Feminists were vilified for supposedly sowing discord between the sexes, for allegedly teaching young women to regard every nice young man as a potential if not actual rapist. Paglia herself attacked the concept of “date rape,” not on the ground that rape is rape regardless of the status of the rapist, but … well, I admit I’m not sure. Maybe because if a girl goes out with a boy, she should expect to put out? Paglia is not known for the coherence of her thought.
As for the second paragraph, it’s not even clear that those girls actually do get drunk at fraternity parties and go to guys’ rooms “without anything happening.” What they seem to be saying is that going to a guy’s room does not, in itself, constitute consent to intercourse, whether the girl is drunk or sober, let alone passed out. This is a less controversial doctrine than it would have been, say, forty years ago. But at the university where I work, female students are advised not to drink excessively, to be careful where they go and with whom, to stay alert and aware. Male students are advised that a woman’s presence in their room, drunk or sober, is not in itself consent to sex.

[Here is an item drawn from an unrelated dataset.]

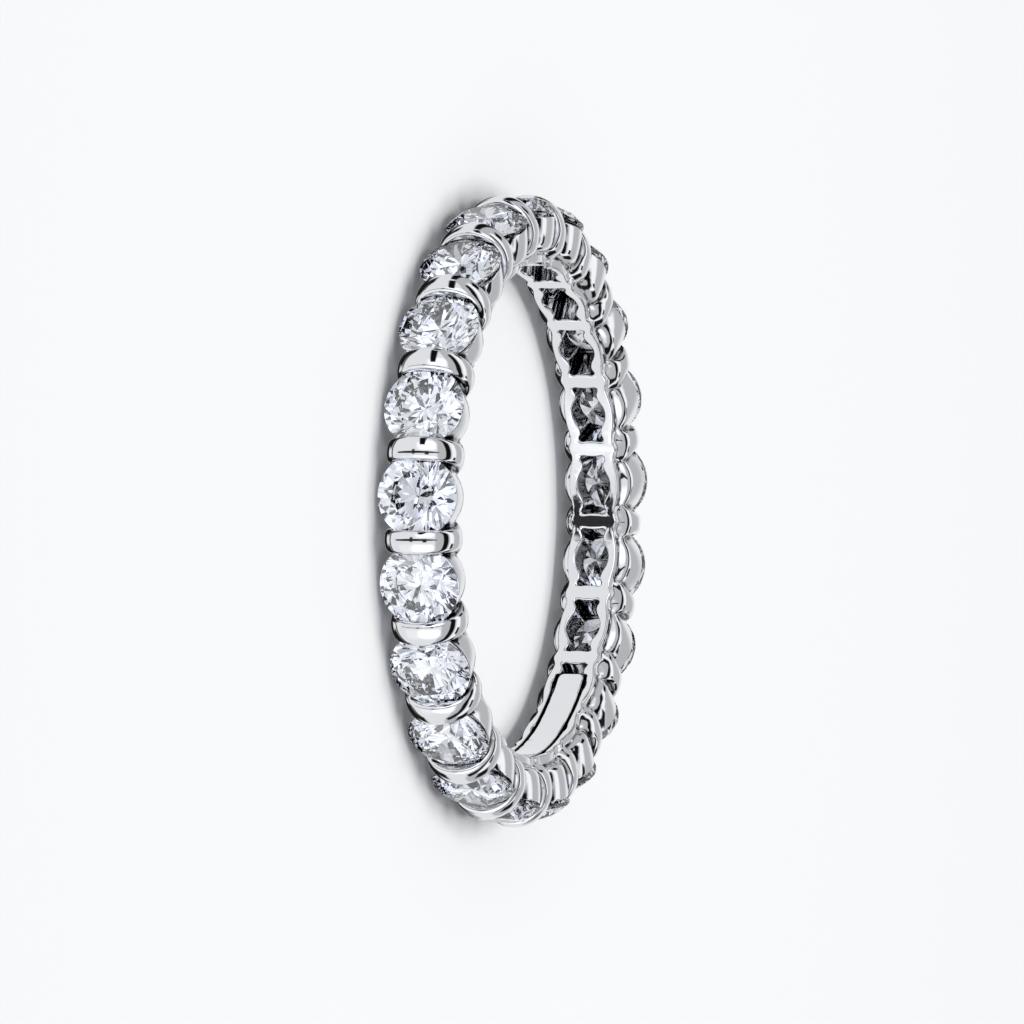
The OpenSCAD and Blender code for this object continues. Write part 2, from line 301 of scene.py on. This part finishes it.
def drawSurface():
    # points and quads of the metal's surface, found on a grid that goes round the ring
    cell = band["cell"]
    across, out = (np.linspace(low, high, round((high - low) / cell) + 1)
                   for low, high in (band["across"], band["out"]))
    perPitch = 2 * round(10 * pitch / cell / 2)
    steps = perPitch * ring["stones"]
    turns = math.radians(ring["firstStone"]) + np.arange(steps) * pitch / perPitch
    gx, ga, gr = np.meshgrid(across, turns[:perPitch], out, indexing="ij")
    field = np.tile(bandDistance(gx, ga, gr), (1, ring["stones"], 1))
    low = out < band["plateZone"]
    gx, ga, gr = np.meshgrid(across, turns, out[low], indexing="ij")
    field[:, :, low] = withPlate(field[:, :, low], gx, ga, gr)

    # the surface runs through each cell whose corners are on both sides of it
    inside = field < 0
    around = np.roll(inside, -1, 1)
    count = np.zeros(tuple(n - k for n, k in zip(field.shape, (1, 0, 1))), int)
    for a in (inside, around):
        for i in (0, 1):
            for k in (0, 1):
                count += a[i:i + count.shape[0], :, k:k + count.shape[2]]
    active = (count > 0) & (count < 8)
    number = np.full(active.shape, -1)
    number[active] = np.arange(active.sum())
    ci, cj, ck = np.nonzero(active)

    # each such cell gets one point, the mean of the crossings on its edges
    corner = {}
    for i in (0, 1):
        for j in (0, 1):
            for k in (0, 1):
                corner[i, j, k] = field[ci + i, (cj + j) % steps, ck + k]
    total = np.zeros((len(ci), 3))
    hits = np.zeros(len(ci))
    for a in corner:
        for axis in range(3):
            if a[axis]:
                continue
            b = tuple(1 if n == axis else v for n, v in enumerate(a))
            fa, fb = corner[a], corner[b]
            cut = (fa < 0) != (fb < 0)
            t = np.where(cut, fa / np.where(cut, fa - fb, 1), 0)
            for n in range(3):
                total[:, n] += np.where(cut, t if n == axis else a[n], 0)
            hits += cut
    spot = total / hits[:, None] + np.stack([ci, cj, ck], 1)
    x = across[0] + spot[:, 0] * (across[1] - across[0])
    angle = turns[0] + spot[:, 1] * pitch / perPitch
    r = out[0] + spot[:, 2] * (out[1] - out[0])
    points = np.stack([r * np.cos(angle), r * np.sin(angle), x], 1)

    # and each grid edge that crosses the surface gets a quad of the four cells round it
    quads = []
    for axis in range(3):
        ahead = np.roll(inside, -1, axis)
        change = inside != ahead
        if axis != 1:
            change[(slice(None),) * axis + (-1,)] = False
        i, j, k = np.nonzero(change)
        others = [n for n in range(3) if n != axis]
        ring4 = []
        for da, db in ((-1, -1), (0, -1), (0, 0), (-1, 0)):
            at = [i.copy(), j.copy(), k.copy()]
            at[others[0]] += da
            at[others[1]] += db
            at[1] %= steps
            ring4.append(number[at[0], at[1], at[2]])
        quad = np.stack(ring4, 1)
        turned = inside[i, j, k] != (axis == 1)
        quad[turned] = quad[turned][:, ::-1]
        quads.append(quad)
    return points, np.concatenate(quads)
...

That’s not to say that idiotic things don’t get said at times. One earnest male student, working under the head counselor at the dorm where I work (notorious on campus for its “political correctness”), put together an alarmist information sheet which advised that since most rape is acquaintance rape, you shouldn’t go on a date with someone you don’t know well. How, I wondered, would one get to know another person well, if not by spending time in their company? The student evidently interpreted “acquaintance” to mean “someone to whom you’ve been introduced but don’t yet know intimately,” as though women weren’t raped by boyfriends and husbands too.

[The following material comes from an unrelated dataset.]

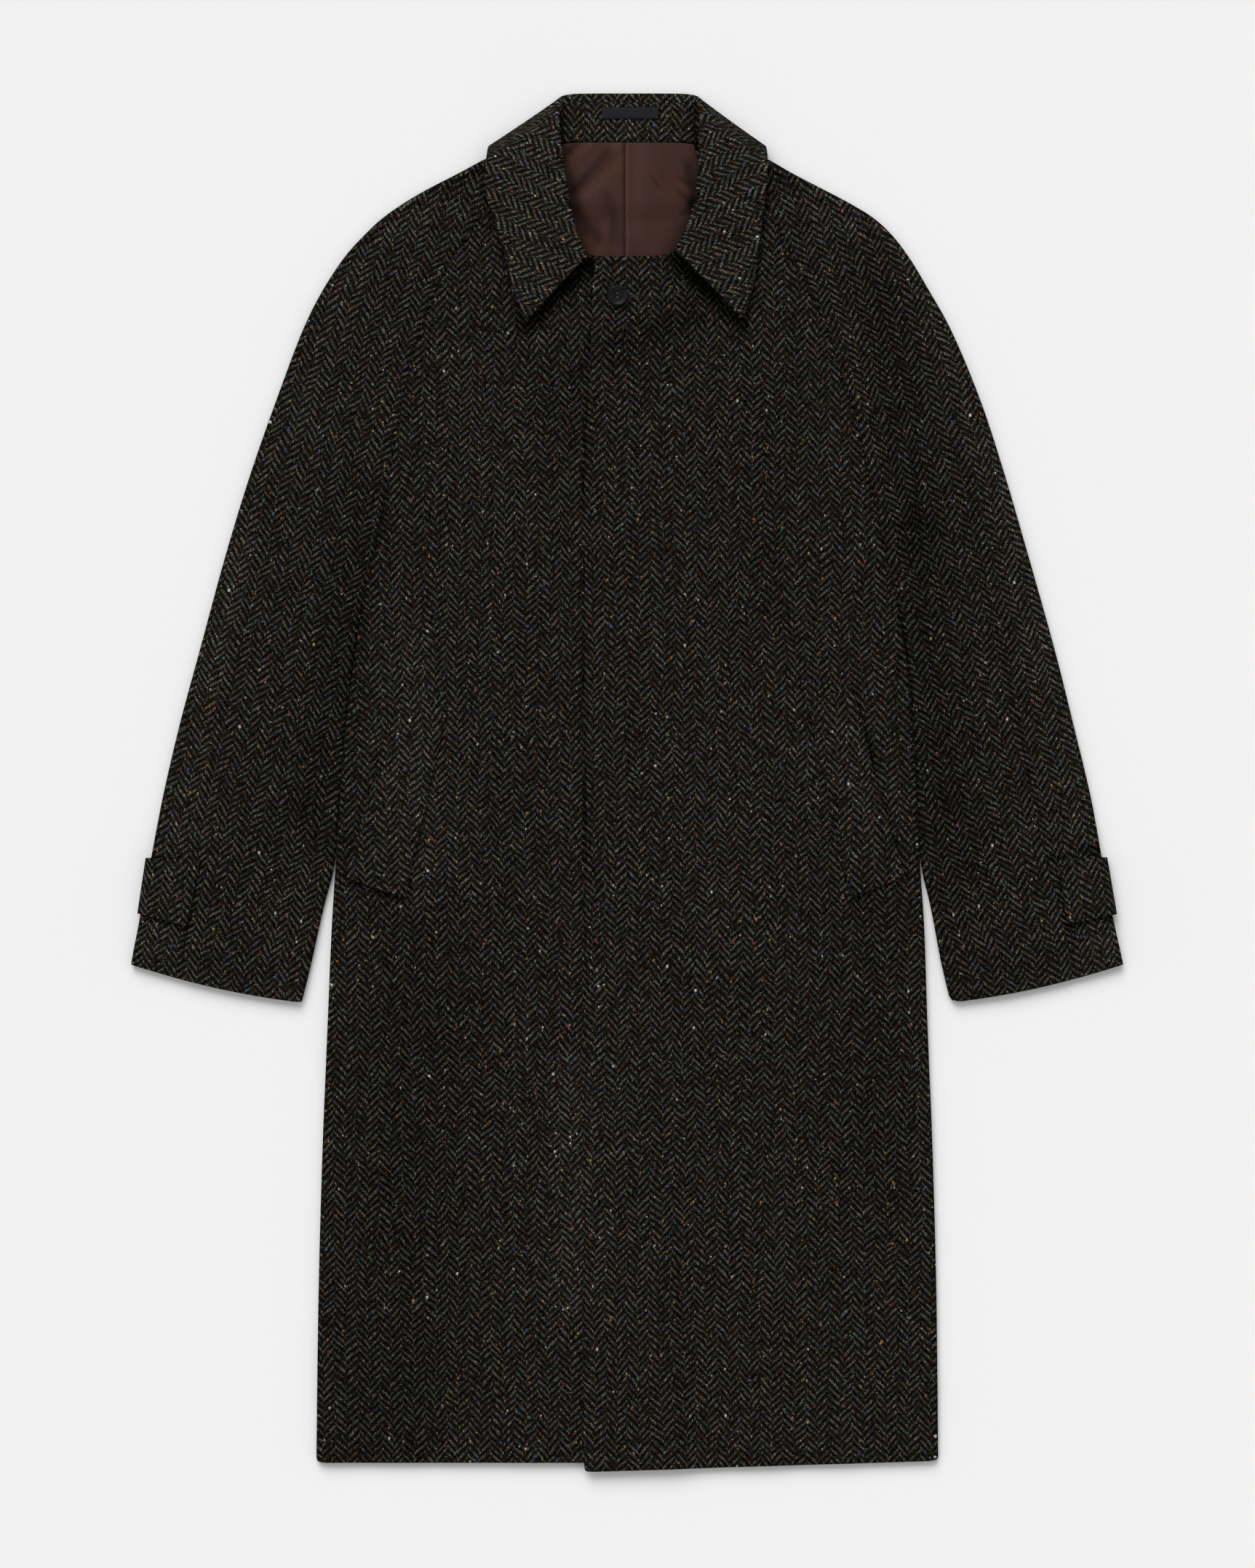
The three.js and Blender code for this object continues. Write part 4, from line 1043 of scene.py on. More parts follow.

I wouldn’t put an absolute divide between rape as violence and rape as sex: I would expect that rapists are no more consistent in their motives than anyone else. But I can’t understand how anyone could deny that men do sometimes rape women (or men, for that matter) as punishment (for being in the “wrong” place, for daring to say No to their importunings, and so on), not just because they’re overwhelmed by lust and have to have an outlet. The use of words like “violation” for forced sex is itself an indication that it is traditionally seen as an act of aggression, even to the exclusion of desire.

Consider this passage from chapter 16 of the book of the prophet Ezekiel, in the Authorized (King James) Version. Yahweh is addressing Jerusalem metaphorically as a “harlot”:
36Thus saith the Lord GOD; Because thy filthiness was poured out, and thy nakedness discovered through thy whoredoms with thy lovers, and with all the idols of thy abominations, and by the blood of thy children, which thou didst give unto them;
37Behold, therefore I will gather all thy lovers, with whom thou hast taken pleasure, and all them that thou hast loved, with all them that thou hast hated; I will even gather them round about against thee, and will discover thy nakedness unto them, that they may see all thy nakedness.
38And I will judge thee, as women that break wedlock and shed blood are judged; and I will give thee blood in fury and jealousy.
39And I will also give thee into their hand, and they shall throw down thine eminent place, and shall break down thy high places: they shall strip thee also of thy clothes, and shall take thy fair jewels, and leave thee naked and bare.
Uncovering nakedness in the Hebrew Bible is often a euphemism for copulation, as in the prohibitions of uncovering the nakedness of near relatives in Leviticus 18:6-7. This passage, like others in the Bible, is a maelstrom of sexual violence. Yahweh does not propose to strip Jerusalem naked before her lovers out of erotic desire, but to shame and punish her. Similar fantasies appear in Hosea chapter 2, and in the New Testament Revelation 17, and they recur in later Western literature. Feminists didn’t invent the conflation of sex and violence – men did. Considering that Paglia made her name as a literary critic, she can hardly be unaware of this.

Randy Thornhill and Craig Palmer purported to have shown that rape is not at all an act of violence. When I get back to the US, I plan to read the rest of their Natural History of Rape, to see just how they manage to do it.